Space Optimization for Small Home Gyms

Not every home gym has the 4-foot clearance required for an A-frame. If you are working out in a spare bedroom or apartment, wall-mounted horizontal racks offer a superior spatial footprint. While slightly more expensive ($120-$180 for heavy-duty wall brackets), they eliminate the trip hazard of A-frame legs and allow you to mount the bottom tier exactly 10 inches off the floor, perfectly aligning with the ergonomic hip-hinge retrieval needed for heavy split squats and lunges.

DIY vs. Commercial Storage

Some budget-conscious lifters attempt to build DIY wooden dumbbell racks. While a DIY wooden rack built from 2x4 lumber and lined with horse-stall mat rubber can hold the weight, wood is susceptible to warping from humidity and lacks the sheer-strength of steel welds. For the $99 you would spend on materials and hardware, you are better served by purchasing the Yes4All 12-gauge A-frame, which offers verified load-bearing safety and a much smaller physical footprint.

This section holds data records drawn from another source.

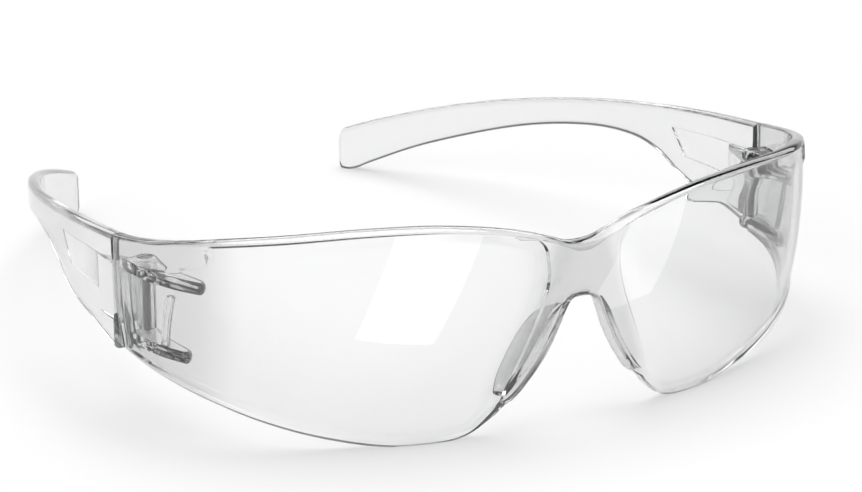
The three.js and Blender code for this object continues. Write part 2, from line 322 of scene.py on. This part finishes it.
def shield_half():
    """Closed sections of the shield, one for each column on the +X side."""
    columns, from_contour, from_side, from_end = shield_columns()
    quarter = np.linspace(0, math.pi / 2, 5)
    sections = []
    for line, window_x, side_x, end_x in zip(columns, from_contour, from_side, from_end):
        top = line[-1] + (0, BROW_BEVEL)
        line = np.vstack([line, top])
        run = lengths(line)
        length = run[-1]
        lensward = smooth(line[-1, 0], *BROW_BLEND)
        sideward = smooth(line[-1, 0], *run_at((SIDE_LINE, SIDE_LINE + SIDE_TURN)))
        footward = smooth(line[0, 0], *run_at(FOOT_BLEND))
        lower = mix(ARCH_RADIUS, EDGE_RADIUS, smooth(line[0, 0], *ARCH_BLEND))
        inset = drawn_in(END_RADIUS, end_x)

        # The loop goes up the outer face, over the top, down the inner face and round the lower edge. Its
        # points are distance up the column, 0 on the outer face or 1 on the inner one, and added depth.
        near_top = length - BROW_BEVEL - BESIDE_STEP
        even_rows = np.linspace(mix(lower, FOOT_HEIGHT, footward), near_top[0], OUTER_ROWS)
        outer_up = [(r, 0, 0) for r in np.concatenate([even_rows[:-1], near_top])]
        round_top = np.stack([1 - np.sin(quarter), 1 - np.cos(quarter)], -1)
        brow = mix(BRIDGE_TOP_RADIUS * round_top, np.array(BROW_PROFILE), lensward)
        brow = mix(brow, SIDE_TOP_RADIUS * round_top, sideward)
        over = [(length - t, 0, d) for t, d in brow]
        inner = mix(BRIDGE_BACK_RADIUS, BROW_BACK_RADIUS, lensward)
        back = [(length - inner * (1 - np.cos(a)), 1, -inner * (1 - np.sin(a))) for a in quarter]
        inner_rows = np.linspace(lower, length - inner, INNER_ROWS)[1:-1]
        inner_down = [(r, 1, 0) for r in inner_rows[::-1]]
        under = [(lower * (1 - np.sin(a)), 1, -lower * (1 - np.cos(a))) for a in quarter]
        arch = lower * np.stack([1 - np.cos(quarter[:-1]), 1 - np.sin(quarter[:-1])], -1)
        front = [(t, 0, d) for t, d in mix(arch, np.array(FOOT_PROFILE), footward)]
        loop = np.array(outer_up + over + back + inner_down + under + front)

        at = np.clip(loop[:, 0], inset, length - inset)
        place = np.stack([np.interp(at, run, axis) for axis in line.T], -1)
        contour = np.interp(place[:, 1], contour_line[:, 1], contour_line[:, 0])
        bridge = 1 - smooth(place[:, 0] - contour, *BRIDGE_BLEND)
        side = smooth(place[:, 0], *run_at(SIDE_BLEND))
        rib = RIB * (1 - smooth(length - at, RIB_FULL, RIB_END)) * (1 - side) * (1 - bridge)
        wall = mix(mix(LENS_WALL, BRIDGE_WALL, bridge), SIDE_WALL, side) + rib

        # How far each point is inside the window's edge, and so how deep it lies. Below the corner, the
        # edge beside the side line fades away.
        below = length - BROW_BEVEL - at
        fading = smooth(below, *STEP_FADE)
        beyond = np.where(side_x < 0, mix(side_x, WINDOW_CORNER, fading), side_x)
        beyond = mix(beyond, WINDOW_CORNER, fading) if side_x < WINDOW_CORNER else beyond
        dx = np.minimum(window_x, beyond)
        corner = WINDOW_CORNER
        rounded = corner - np.hypot(np.maximum(corner - dx, 0), np.maximum(corner - below, 0))
        inside = np.where((dx < corner) & (below < corner), rounded, np.minimum(dx, below))
        fade_out = smooth(end_x, *RECESS_FADE)
        above_foot = smooth(at, FOOT_HEIGHT, 3 * FOOT_HEIGHT)
        recess = WINDOW_RECESS * np.clip(inside / WINDOW_STEP, 0, 1) * fade_out * above_foot

        depth = np.where(loop[:, 1] > 0, wall + loop[:, 2] - inset, loop[:, 2] + recess + inset)
        depth = np.where((loop[:, 1] == 0) & (loop[:, 2] > 0), loop[:, 2] + inset, depth)
        sections.append(on_shield(place[:, 0], place[:, 1], depth))
    return np.array(sections)


# ---- Meshes ----
def new_piece(name, vertices, faces):
    mesh = bpy.data.meshes.new(name)
    mesh.from_pydata((np.asarray(vertices) * MM).tolist(), [], [list(map(int, f)) for f in faces])
    build = bmesh.new()
    build.from_mesh(mesh)
    bmesh.ops.recalc_face_normals(build, faces=build.faces)
    build.to_mesh(mesh)
    build.free()
    piece = bpy.data.objects.new(name, mesh)
    bpy.context.scene.collection.objects.link(piece)
    return piece


def lofted(name, sections):
    """A closed skin over closed sections, with a flat face at each end."""
    count, corners = sections.shape[:2]
    ring = np.arange(corners)
    turned = np.roll(ring, -1)
    faces = []
    for i in range(count - 1):
        a, b = i * corners, (i + 1) * corners
        faces += np.stack([a + ring, a + turned, b + turned, b + ring], -1).tolist()
    faces += [ring.tolist(), ((count - 1) * corners + ring).tolist()]
    return new_piece(name, sections.reshape(-1, 3), faces)


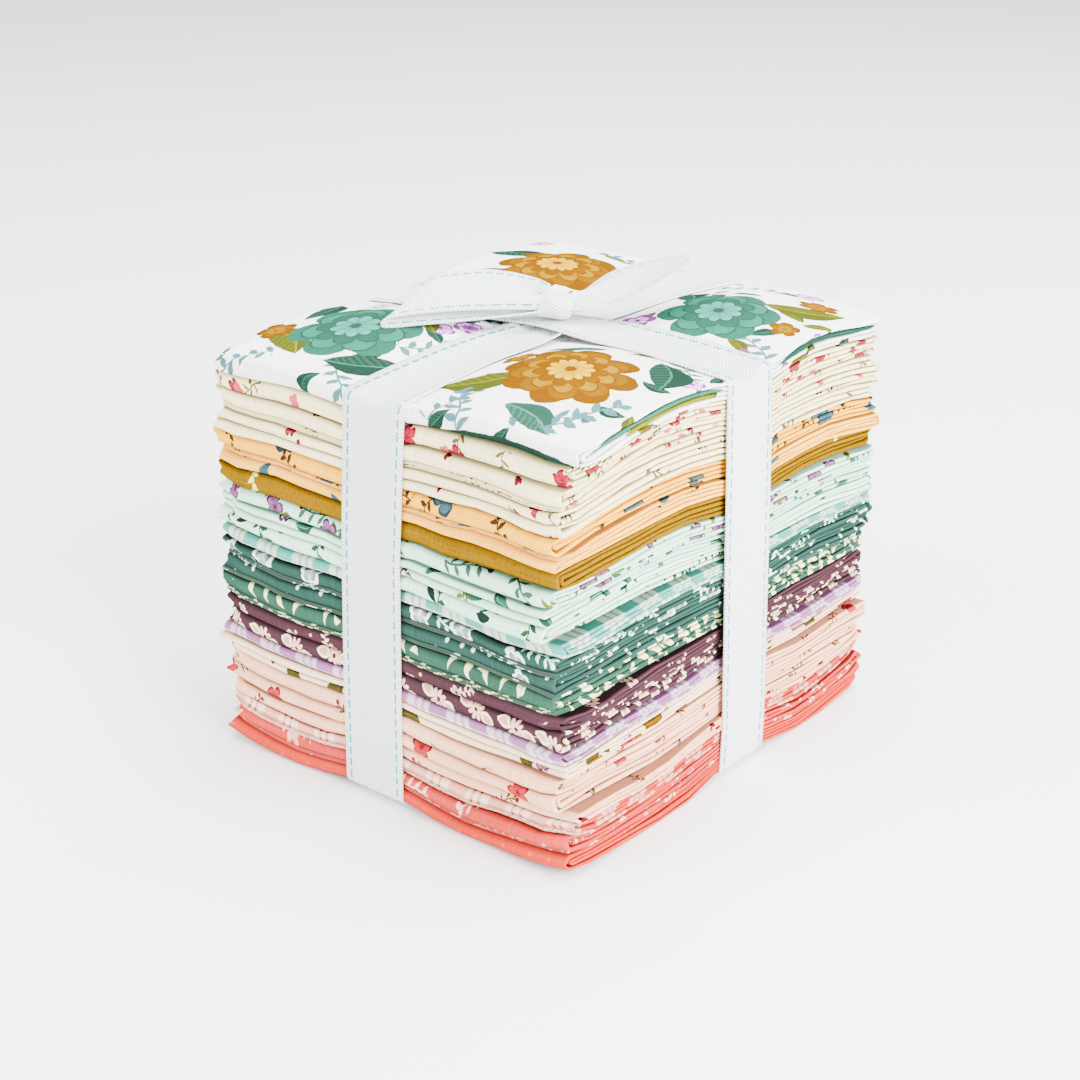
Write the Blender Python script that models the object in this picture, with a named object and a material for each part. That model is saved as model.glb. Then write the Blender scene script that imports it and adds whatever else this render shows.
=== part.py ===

Final Verdict: Maximizing Your Equipment Budget

Designing a home gym for intensive leg workouts with dumbbells requires treating your storage equipment with the same respect as the weights themselves. The repetitive impact of racking 40-pound and 50-pound dumbbells will quickly expose the weaknesses of ultra-cheap, 14-gauge steel racks.

For lifters on a strict budget, the Yes4All Heavy Duty A-Frame ($99) provides the best compromise of low-tier height (11 inches) and adequate tier spacing for most rubber hex dumbbells. However, if your leg day routinely pushes past 45-pound dumbbells, bypassing the budget tier to invest in the REP Fitness DB-5000 ($159) is a non-negotiable safety and longevity upgrade. By prioritizing 11-gauge steel, low bottom-tier heights, and adequate tier spacing, you ensure that your storage solution supports your progressive overload journey safely and efficiently.